The two moved from their duplex into assisted living, and finally, he lost Jackie two years ago to recurring stroke. He had continued to write until then.

“The first year I was in complete denial. I was glad Jackie was not hurting anymore, but I sure as hell was not happy to be left alone,” he said.

Slipping into deep depression, he said he had no awareness of anything going on around him, only total pitch blackness.

“If it was not for the Presbyterian Manor’s heroic attention and care, I would not have made it,” he said. “They brought me back from what I called the land of the near dead. Then I really started to write in earnest.”

Where once his wife critiqued his writing, it is now his daughter, Cathryn, who teaches chemistry in Austria at the University of Vienna.

“She’s been an anchor for me, and it is she who accused me of being overly full of self-pity and put me on track of hope and expectation that life is still good,” he said. “It is different. It is not what I would have chosen, but it is good. She encourages me to keep my feet to the fire.”

Persistence has paid off, because now he is almost to the end of documenting his life story.

“The stories I write now are of current happenings, but I am almost done,” he said.

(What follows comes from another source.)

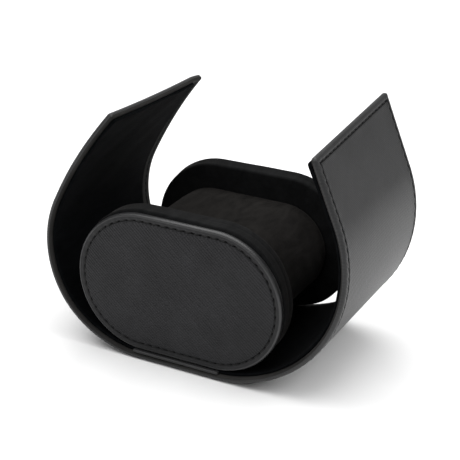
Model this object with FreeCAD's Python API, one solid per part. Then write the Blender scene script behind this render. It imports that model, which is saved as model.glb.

His daughter is to arrive this coming week from Austria to help him organize all the stories, put them together, and take them to a typist in Tulsa to put them in literary form.

“Then I’m going to see about getting it published,” he said.

The title he is unsure of still, but he said he is pondering, “Treasures of a Lifetime Revealed,” because indeed, it is what has made his life rich that he wishes to share with all.